Each line from the one containing "below the seam." through the one containing "# Metres, Z up, the front towards -Y." is to be retyped exactly, both end lines included, and all other lines left out.

COLLECTED MATERIAL
━━━

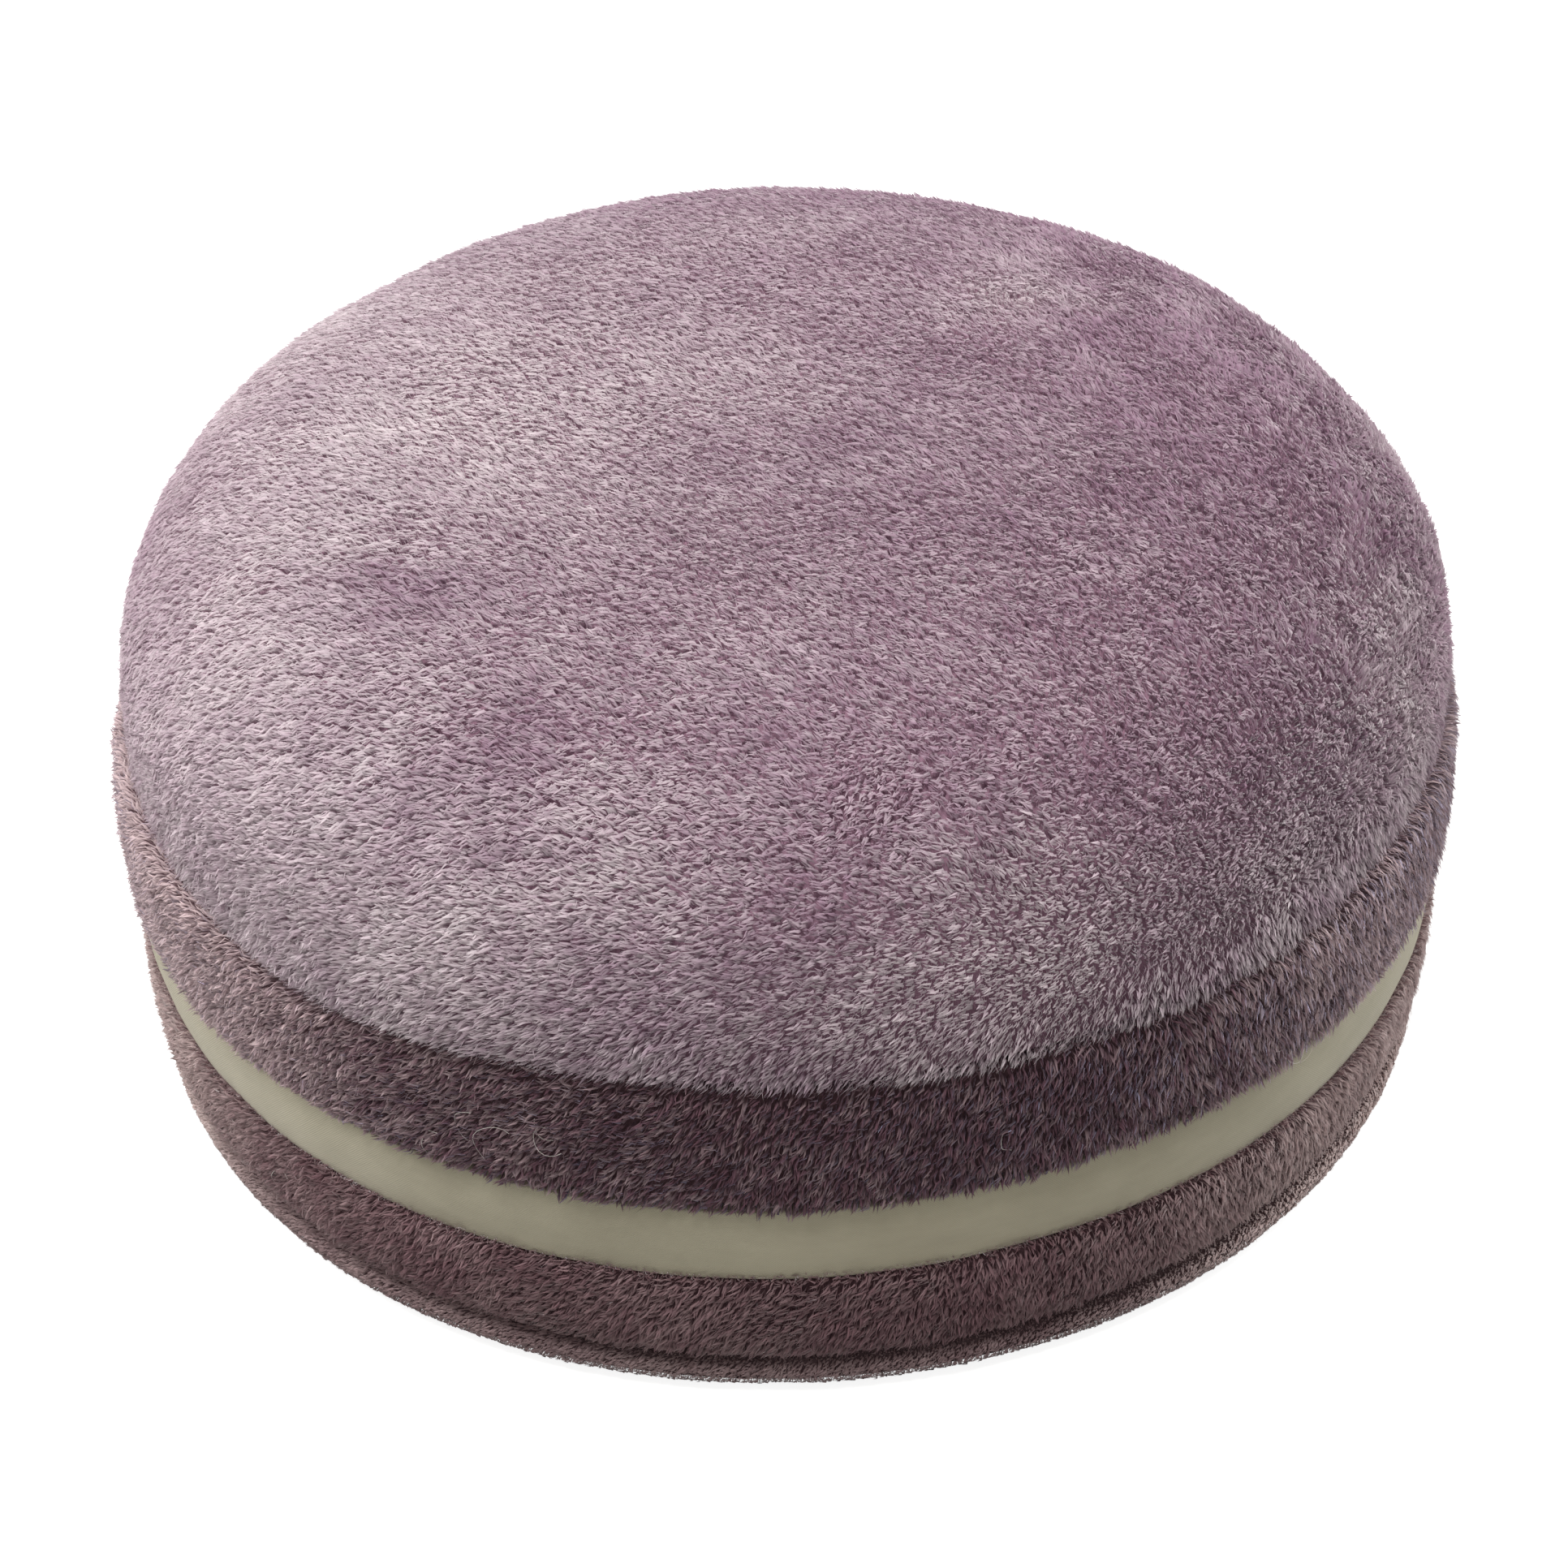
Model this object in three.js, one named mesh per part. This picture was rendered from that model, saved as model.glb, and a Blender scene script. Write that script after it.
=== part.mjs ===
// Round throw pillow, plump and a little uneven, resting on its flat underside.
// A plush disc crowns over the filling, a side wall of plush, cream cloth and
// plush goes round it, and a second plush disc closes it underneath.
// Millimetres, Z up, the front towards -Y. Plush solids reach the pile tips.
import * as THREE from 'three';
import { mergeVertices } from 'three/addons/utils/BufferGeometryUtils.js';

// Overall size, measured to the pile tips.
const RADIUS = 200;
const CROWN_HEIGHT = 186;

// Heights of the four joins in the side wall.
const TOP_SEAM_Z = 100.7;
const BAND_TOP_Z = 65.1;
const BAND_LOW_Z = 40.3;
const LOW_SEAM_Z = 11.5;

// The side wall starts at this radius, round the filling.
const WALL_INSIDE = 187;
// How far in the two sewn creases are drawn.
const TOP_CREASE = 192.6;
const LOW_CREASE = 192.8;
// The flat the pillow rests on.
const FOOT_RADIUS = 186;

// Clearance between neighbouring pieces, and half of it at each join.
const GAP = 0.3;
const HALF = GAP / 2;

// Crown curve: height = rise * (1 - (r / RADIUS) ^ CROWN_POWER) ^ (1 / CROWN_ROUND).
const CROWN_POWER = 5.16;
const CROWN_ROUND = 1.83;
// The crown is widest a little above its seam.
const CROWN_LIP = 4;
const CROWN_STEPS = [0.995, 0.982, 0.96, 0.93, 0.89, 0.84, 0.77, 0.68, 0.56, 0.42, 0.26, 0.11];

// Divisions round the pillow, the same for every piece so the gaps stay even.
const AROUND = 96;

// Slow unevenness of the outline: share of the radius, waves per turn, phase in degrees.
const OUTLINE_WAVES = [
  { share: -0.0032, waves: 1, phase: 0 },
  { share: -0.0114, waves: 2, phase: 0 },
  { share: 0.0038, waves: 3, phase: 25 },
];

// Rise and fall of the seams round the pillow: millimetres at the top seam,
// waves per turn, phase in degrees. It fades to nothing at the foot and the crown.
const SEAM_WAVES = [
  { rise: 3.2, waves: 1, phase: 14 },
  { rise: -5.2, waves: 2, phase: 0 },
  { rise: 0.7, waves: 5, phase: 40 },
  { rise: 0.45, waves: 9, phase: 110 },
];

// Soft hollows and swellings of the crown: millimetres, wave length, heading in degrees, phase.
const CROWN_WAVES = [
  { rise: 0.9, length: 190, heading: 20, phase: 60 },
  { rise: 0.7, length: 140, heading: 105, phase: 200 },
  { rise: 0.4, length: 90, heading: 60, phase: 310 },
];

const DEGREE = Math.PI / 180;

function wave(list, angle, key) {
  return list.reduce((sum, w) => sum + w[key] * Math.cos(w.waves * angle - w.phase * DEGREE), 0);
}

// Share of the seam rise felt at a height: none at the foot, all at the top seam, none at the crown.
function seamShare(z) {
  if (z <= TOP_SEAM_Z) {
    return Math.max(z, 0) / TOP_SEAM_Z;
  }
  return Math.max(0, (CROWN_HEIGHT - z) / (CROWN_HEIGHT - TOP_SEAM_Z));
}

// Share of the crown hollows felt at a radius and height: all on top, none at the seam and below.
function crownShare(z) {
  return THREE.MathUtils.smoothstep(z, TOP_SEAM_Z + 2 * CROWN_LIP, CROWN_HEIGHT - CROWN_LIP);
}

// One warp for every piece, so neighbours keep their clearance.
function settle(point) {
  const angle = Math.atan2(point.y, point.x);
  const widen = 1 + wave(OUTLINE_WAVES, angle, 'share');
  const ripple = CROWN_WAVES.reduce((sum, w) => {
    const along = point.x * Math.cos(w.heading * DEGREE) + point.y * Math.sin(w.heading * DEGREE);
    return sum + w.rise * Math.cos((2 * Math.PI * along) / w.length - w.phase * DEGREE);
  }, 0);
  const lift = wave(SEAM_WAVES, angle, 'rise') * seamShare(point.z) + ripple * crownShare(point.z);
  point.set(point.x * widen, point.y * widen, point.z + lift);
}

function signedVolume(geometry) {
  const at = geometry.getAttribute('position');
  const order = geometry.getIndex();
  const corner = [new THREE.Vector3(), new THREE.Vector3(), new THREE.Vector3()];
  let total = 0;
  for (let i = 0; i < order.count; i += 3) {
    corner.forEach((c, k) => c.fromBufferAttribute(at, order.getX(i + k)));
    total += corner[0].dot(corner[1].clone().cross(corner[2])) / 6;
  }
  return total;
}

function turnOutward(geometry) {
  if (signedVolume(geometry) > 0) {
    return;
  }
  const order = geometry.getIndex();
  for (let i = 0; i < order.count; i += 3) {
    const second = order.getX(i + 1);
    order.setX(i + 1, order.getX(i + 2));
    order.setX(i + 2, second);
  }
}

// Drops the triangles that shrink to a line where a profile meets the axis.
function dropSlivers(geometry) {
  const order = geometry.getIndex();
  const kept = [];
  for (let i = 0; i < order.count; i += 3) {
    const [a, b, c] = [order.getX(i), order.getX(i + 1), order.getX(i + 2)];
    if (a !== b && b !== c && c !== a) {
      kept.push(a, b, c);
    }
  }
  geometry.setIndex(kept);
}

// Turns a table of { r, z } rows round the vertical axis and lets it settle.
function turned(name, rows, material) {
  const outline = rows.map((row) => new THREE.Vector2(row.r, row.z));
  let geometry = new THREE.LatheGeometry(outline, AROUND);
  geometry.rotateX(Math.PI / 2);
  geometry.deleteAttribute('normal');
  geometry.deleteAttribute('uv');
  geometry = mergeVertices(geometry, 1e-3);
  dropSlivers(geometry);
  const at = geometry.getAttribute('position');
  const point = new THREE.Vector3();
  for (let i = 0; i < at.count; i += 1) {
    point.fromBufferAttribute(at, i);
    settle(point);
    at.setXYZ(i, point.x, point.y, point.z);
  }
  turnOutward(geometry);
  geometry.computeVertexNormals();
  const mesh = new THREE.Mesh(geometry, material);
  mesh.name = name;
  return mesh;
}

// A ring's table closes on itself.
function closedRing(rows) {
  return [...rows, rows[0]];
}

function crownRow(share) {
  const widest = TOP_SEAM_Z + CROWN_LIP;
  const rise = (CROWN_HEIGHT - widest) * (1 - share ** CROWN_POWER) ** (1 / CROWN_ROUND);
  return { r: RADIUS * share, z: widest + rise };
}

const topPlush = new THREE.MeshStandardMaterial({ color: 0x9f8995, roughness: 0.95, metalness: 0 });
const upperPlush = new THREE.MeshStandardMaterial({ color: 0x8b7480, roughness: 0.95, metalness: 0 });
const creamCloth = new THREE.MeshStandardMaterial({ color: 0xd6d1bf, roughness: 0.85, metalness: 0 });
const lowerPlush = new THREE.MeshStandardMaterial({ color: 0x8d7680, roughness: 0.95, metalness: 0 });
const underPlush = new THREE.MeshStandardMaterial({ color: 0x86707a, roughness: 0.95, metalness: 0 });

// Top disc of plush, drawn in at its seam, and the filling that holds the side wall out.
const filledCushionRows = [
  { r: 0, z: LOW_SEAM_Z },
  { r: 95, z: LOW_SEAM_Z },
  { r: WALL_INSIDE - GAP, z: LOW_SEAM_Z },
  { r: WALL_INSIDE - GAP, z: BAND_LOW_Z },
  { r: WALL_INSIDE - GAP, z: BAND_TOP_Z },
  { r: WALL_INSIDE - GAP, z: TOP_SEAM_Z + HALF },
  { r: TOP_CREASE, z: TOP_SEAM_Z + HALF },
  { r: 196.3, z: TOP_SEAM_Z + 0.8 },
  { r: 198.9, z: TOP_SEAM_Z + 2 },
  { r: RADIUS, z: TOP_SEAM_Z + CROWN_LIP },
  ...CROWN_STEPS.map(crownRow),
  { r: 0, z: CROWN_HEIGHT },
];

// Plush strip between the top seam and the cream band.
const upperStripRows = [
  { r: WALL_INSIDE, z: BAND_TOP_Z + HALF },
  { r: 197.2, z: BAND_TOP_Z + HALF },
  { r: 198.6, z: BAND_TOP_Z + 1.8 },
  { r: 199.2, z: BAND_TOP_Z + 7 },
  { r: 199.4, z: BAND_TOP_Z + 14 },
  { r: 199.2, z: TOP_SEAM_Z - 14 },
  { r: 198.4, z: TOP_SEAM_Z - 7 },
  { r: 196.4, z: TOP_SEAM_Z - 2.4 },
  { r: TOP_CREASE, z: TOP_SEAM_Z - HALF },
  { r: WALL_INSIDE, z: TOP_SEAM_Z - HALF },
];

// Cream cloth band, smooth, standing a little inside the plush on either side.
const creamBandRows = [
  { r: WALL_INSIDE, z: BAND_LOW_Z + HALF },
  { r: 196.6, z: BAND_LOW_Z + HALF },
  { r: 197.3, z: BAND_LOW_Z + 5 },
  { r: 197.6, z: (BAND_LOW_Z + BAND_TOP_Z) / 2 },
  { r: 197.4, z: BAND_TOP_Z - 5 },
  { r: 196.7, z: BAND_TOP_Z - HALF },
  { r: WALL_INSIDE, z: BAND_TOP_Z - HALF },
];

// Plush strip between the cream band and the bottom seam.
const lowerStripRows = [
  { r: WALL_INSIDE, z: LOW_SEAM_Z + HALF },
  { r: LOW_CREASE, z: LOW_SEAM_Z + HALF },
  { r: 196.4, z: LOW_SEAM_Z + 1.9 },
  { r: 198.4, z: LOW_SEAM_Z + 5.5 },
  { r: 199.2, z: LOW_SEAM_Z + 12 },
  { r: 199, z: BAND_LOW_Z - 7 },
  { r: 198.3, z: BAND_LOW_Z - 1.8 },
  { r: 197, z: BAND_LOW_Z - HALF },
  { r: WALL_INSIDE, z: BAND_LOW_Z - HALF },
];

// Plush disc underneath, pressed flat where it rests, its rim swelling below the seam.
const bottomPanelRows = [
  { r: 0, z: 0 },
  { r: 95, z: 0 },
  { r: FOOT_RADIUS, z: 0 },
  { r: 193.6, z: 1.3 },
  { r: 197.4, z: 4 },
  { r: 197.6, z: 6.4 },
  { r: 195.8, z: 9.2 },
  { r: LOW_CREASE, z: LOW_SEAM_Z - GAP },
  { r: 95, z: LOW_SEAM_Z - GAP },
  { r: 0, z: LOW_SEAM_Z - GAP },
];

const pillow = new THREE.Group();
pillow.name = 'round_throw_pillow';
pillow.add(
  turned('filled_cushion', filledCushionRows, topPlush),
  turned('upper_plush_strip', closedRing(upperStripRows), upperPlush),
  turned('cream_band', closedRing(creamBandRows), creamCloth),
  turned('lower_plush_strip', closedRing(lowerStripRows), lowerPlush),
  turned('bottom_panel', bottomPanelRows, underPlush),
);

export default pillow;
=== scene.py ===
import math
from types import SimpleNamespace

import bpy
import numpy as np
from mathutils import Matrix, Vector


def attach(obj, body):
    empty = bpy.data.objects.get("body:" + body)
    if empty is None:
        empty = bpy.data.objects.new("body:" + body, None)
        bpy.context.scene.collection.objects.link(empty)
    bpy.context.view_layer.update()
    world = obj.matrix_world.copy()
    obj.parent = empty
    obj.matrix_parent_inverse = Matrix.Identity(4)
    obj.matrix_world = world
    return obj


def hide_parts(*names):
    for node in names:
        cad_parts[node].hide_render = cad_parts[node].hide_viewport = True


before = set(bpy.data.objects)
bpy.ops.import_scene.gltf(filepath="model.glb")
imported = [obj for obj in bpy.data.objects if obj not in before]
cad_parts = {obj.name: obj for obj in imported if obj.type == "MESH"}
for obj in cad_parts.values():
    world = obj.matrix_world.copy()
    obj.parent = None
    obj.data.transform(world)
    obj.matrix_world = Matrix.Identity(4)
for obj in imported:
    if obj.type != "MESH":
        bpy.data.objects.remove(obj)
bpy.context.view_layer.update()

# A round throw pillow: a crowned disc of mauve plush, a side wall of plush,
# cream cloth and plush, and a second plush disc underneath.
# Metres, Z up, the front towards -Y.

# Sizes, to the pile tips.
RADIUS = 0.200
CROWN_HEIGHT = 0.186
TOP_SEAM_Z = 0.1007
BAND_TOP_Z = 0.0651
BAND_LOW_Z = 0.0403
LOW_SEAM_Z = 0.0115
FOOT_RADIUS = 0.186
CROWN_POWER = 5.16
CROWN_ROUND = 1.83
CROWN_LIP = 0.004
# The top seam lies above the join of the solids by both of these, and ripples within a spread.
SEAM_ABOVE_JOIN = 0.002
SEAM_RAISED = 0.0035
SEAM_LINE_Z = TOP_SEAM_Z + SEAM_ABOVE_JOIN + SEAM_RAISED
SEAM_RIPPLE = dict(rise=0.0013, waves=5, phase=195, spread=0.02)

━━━

OUTPUT BELOW
// Plush disc underneath, pressed flat where it rests, its rim swelling below the seam.
const bottomPanelRows = [
  { r: 0, z: 0 },
  { r: 95, z: 0 },
  { r: FOOT_RADIUS, z: 0 },
  { r: 193.6, z: 1.3 },
  { r: 197.4, z: 4 },
  { r: 197.6, z: 6.4 },
  { r: 195.8, z: 9.2 },
  { r: LOW_CREASE, z: LOW_SEAM_Z - GAP },
  { r: 95, z: LOW_SEAM_Z - GAP },
  { r: 0, z: LOW_SEAM_Z - GAP },
];

const pillow = new THREE.Group();
pillow.name = 'round_throw_pillow';
pillow.add(
  turned('filled_cushion', filledCushionRows, topPlush),
  turned('upper_plush_strip', closedRing(upperStripRows), upperPlush),
  turned('cream_band', closedRing(creamBandRows), creamCloth),
  turned('lower_plush_strip', closedRing(lowerStripRows), lowerPlush),
  turned('bottom_panel', bottomPanelRows, underPlush),
);

export default pillow;
=== scene.py ===
import math
from types import SimpleNamespace

import bpy
import numpy as np
from mathutils import Matrix, Vector


def attach(obj, body):
    empty = bpy.data.objects.get("body:" + body)
    if empty is None:
        empty = bpy.data.objects.new("body:" + body, None)
        bpy.context.scene.collection.objects.link(empty)
    bpy.context.view_layer.update()
    world = obj.matrix_world.copy()
    obj.parent = empty
    obj.matrix_parent_inverse = Matrix.Identity(4)
    obj.matrix_world = world
    return obj


def hide_parts(*names):
    for node in names:
        cad_parts[node].hide_render = cad_parts[node].hide_viewport = True


before = set(bpy.data.objects)
bpy.ops.import_scene.gltf(filepath="model.glb")
imported = [obj for obj in bpy.data.objects if obj not in before]
cad_parts = {obj.name: obj for obj in imported if obj.type == "MESH"}
for obj in cad_parts.values():
    world = obj.matrix_world.copy()
    obj.parent = None
    obj.data.transform(world)
    obj.matrix_world = Matrix.Identity(4)
for obj in imported:
    if obj.type != "MESH":
        bpy.data.objects.remove(obj)
bpy.context.view_layer.update()

# A round throw pillow: a crowned disc of mauve plush, a side wall of plush,
# cream cloth and plush, and a second plush disc underneath.
# Metres, Z up, the front towards -Y.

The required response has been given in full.